Bill Cahill

No. 22
- Position: Defensive back

Personal information
- Born: May 5, 1951 Bellevue, Washington, U.S.
- Died: September 24, 2026 (aged 75)
- Listed height: 5 ft 11 in (1.80 m)
- Listed weight: 180 lb (82 kg)

Career information
- High school: Bellevue
- College: Washington
- NFL draft: 1973: 7th round, 158th overall pick

Career history
- Buffalo Bills (1973–1974);

Awards and highlights
- Second-team All-Pac-8 (1970);
- Stats at Pro Football Reference

= Bill Cahill (American football) =

American football player (1951–2026)

William Blackburn Cahill (May 5, 1951 – September 24, 2026) was an American professional football player who was a defensive back for two seasons with the Buffalo Bills of the National Football League (NFL).
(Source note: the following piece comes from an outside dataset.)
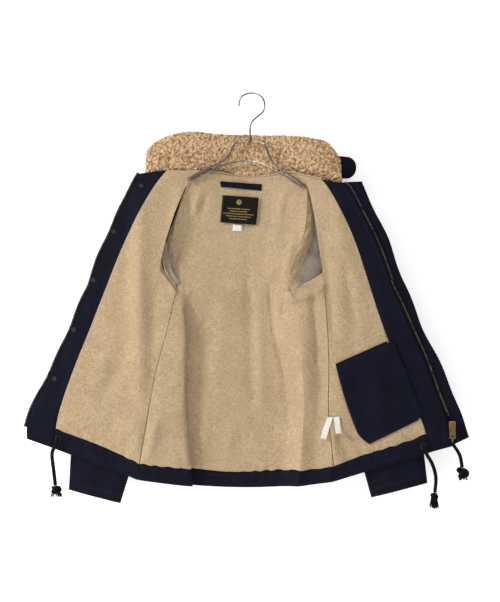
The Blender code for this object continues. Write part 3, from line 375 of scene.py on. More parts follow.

He appeared in 19 games, from 1973 to 1974, mostly on special teams. He played college football for the Washington Huskies.

==Biography==
Born and raised in Bellevue, Washington, a suburb east of Seattle, Cahill graduated from Bellevue High School in 1969 and played college football at the University of Washington in Seattle under head coach Jim Owens. In his senior season in 1972, he was co-captain with quarterback Sonny Sixkiller, and he was selected in the seventh round of the 1973 NFL draft by the New Orleans Saints.

After football, Cahill worked in production management for Boeing in the Seattle area. He died after a long illness on September 24, 2026, at the age of 75.